Simons Foundation Lectures are free public colloquia related to basic science and mathematics. These high-level talks are intended for professors, students, postdocs and business professionals, but interested people from the metropolitan area are welcome as well.
Fundamental gaps remain in our understanding of animal brains, especially so for human brains, in comparison with other organ systems in the body. This is evident from our limited mechanistic understanding of neuropsychiatric disorders and the difficulty in developing therapies, despite decades of intensive research. One of these gaps is our very partial knowledge of the circuit architecture of brains, even in the best studied model organisms.
A frequently mentioned reason for this gap is the complexity of the circuitry: the astronomical numbers of neurons and synapses are often cited in this context. However, although brains are complex, this complexity is not entirely disorganized – classical neuroanatomical studies exhibit the existence of an intermediate, “mesoscopic” level of organization, as can be seen from classical neuroanatomical atlases which exhibit brain nuclei, layered structures, and organized projection patterns. Although the whole brain circuit architecture is more tractable at this mesoscopic scale, our knowledge of it also remains incomplete. Reasons for this are partly technical (the large volumes of data involved, which have only been recently become possible to store and process, the focus on slice physiology which precludes the study of many long range circuits, etc). Background theoretical attitudes also play a role (a “chemical soup” theory of brain function, exclusive focus on mechanisms of synaptic plasticity, or an exclusive focus on hypothesized core operational units such as “canonical microcircuits” in cortex). All these ideas are useful, however a deeper understanding of the whole brain circuit architecture may be necessary to provide context for, and integrate, these different perspectives. A move towards a circuit dysregulation based (rather than a “chemical soup” imbalance based) view is already evident in the conceptual understanding of neuropsychiatric disorders.

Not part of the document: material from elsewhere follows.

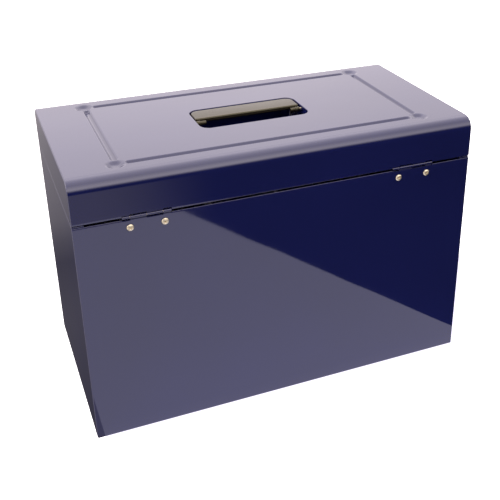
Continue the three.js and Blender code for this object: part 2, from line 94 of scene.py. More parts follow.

We have argued for the need and feasibility of determining brain-wide circuit architecture, starting with the mouse and eventually in multiple model organisms chosen to suitably span the phylogenetic tree. This talk will present some historical and theoretical background, and a description of ongoing experimental work as well as intermediate results. Ideas about how to fruitfully analyze whole brain data sets will also be presented.
While not directly related to this talk, Dr. Mitra’s basic approach to quantitative neuroscience research can be found in the first four chapters of Observed Brain Dynamics
About the Speaker:
Partha Mitra is the head of the Mitra Lab at Cold Spring Harbor Laboratory. Mitra and his fellow lab members combine theoretical, computational and experimental approaches to understand biological complexity.
The lab’s goal is to obtain conceptual breakthroughs into how brains work. Despite extensive research, we are still far from a comprehensive understanding of how the nervous system gives rise to the behavioral complexities, cognition and affect. We do not yet know what precisely goes wrong in human brains in most major neuropsychiatric disorders, and therapeutic advances remain slow. Part of the difficulty arises from the complexity of the systems involved: neurobiological phenomena have to be studied at the molecular/cellular level, neural circuit level, behavioral as well as social levels, and in multiple species. Given this complexity, there remain large empirical gaps in our knowledge that can only be filled in experimentally. However, an equally important problem is that of integrating the information thus obtained.
Previous work in the laboratory was largely theoretical and computational in nature, and focused on analyzing behavioral and electrophysiological measurements in a number of model organisms. Currently, the laboratory is focused on the Brain Architecture Project. The basic premise of this project is that, while great advances have been made at the individual neuron and microcircuit levels, there is a large gap at the whole-brain level of analysis of neural circuitry. The Mouse Brain Architecture Project seeks to fill this gap experimentally, by systematically mapping the whole brain meso-circuit of the mouse brain, and simultaneously addressing the computational and theoretical questions that arise.